The I Who Teaches

Posted by Marc Baker on May 30, 2018
Topics: Expand Your Mind

Marc Baker (Pardes One Year, 1997-98, Fellows 99-2000, Educators Program, 2000-2002) is current Head of School at Gann Academy in Waltham, MA, and is the incoming President and CEO of Combined Jewish Philanthropies of Greater Boston (CJP) to begin summer 2018. Marc previously taught and served as Director of Jewish and Student Life at The Weber School in Atlanta. He lives in Brookline, MA with his wife Jill (Pardes One Year Program 1998-99, Fellows 99-2000, Educators Program 2000-2002) and their four children.

At the Gann Academy August faculty in-service, new teachers arrive early for a special orientation. As Head of School I have the privilege of spending one of their first hours with them, learning about who they are and why they teach and sharing with them Gann’s and my vision of Jewish high school education.

The first time I prepared to facilitate this session as a new Head of School, I thought carefully about what I wanted to share with our new teachers, the people who would soon be responsible for shaping the hearts and minds of my precious students. I thought back to the first day of my first year as a teacher (athletic director and informal educator, actually) at the New Jewish High School, when I was first introduced to the author and thinker Parker Palmer, who would become a rebbe and friend to me over the next 15 years.

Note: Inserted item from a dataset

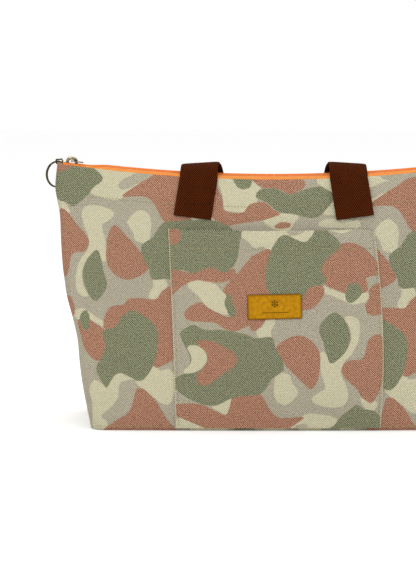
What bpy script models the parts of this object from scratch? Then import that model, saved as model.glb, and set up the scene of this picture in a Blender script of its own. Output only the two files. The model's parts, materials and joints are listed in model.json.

Parker is probably best known for his book The Courage to Teach: Exploring the Inner Landscape of a Teacher’s Life, which I review each year in preparation for my new teacher session. I am inevitably called back to certain passages, passages that also call me back to myself, the most important place from which I can begin a school year. Some of these passages include:

. . . Teaching holds a mirror to the soul. If I am willing to look in that mirror and not run from what I see, I have a chance to gain self-knowledge—and knowing myself is as crucial to good teaching as knowing my students and my subject. (The Courage to Teach, p.2)

After three decades of trying to learn my craft, every class comes down to this: my students and I, face to face, engaged in an ancient and exacting exchange called education. The techniques I have mastered do not disappear, but neither do they suffice. Face to face with my students, only one resource is at my immediate command: my identity, my selfhood, my sense of this “I” who teaches—without which I have no sense of the “Thou” who learns. (p.10)

Good teachers possess a capacity for connectedness. They are able to weave a complex web of connections among themselves, their subjects and their students so that students can learn to weave a world for themselves. (p. 11)

Parker writes and speaks about connectedness—between us and each other, us and our world, us and ourselves. He laments the ways that fear and disconnectedness can deform our relationships, our educational environments, and our democracy. His first book, To Know As We Are Known: Education as a Spiritual Journey, lays the theological (how we conceive of God or Truth) and epistemological (how we conceive of what it means to know something) foundations of The Courage to Teach. His most recent book, Healing the Heart of Democracy: The Courage to Create a Politics Worthy of the Human Spirit, offers suggestions for how we can restore the vibrant civil discourse that is essential to a thriving democratic society.

When I read Parker’s works, I am reminded how appropriate it is that the start of school coincides with the month of Elul. This is a time to reconnect with ourselves and recommit ourselves to being true to the subjects we teach, the students we teach, and the one who teaches. As we prepare to enter the classroom again and anew, one way we can take responsibility for our personal identity and integrity is by asking ourselves and our colleagues questions such as:

  • When do I feel most connected to my students and my subject? When do I feel disconnected?
  • What breaks my heart about teaching and how can I stay open to my subject and my students in spite of my heartbreak?
  • When in my teaching do I feel most fully myself? How can I more frequently experience this and teach from this place?
  • May this be a productive and fulfilling year of personal and professional learning and growth for us all!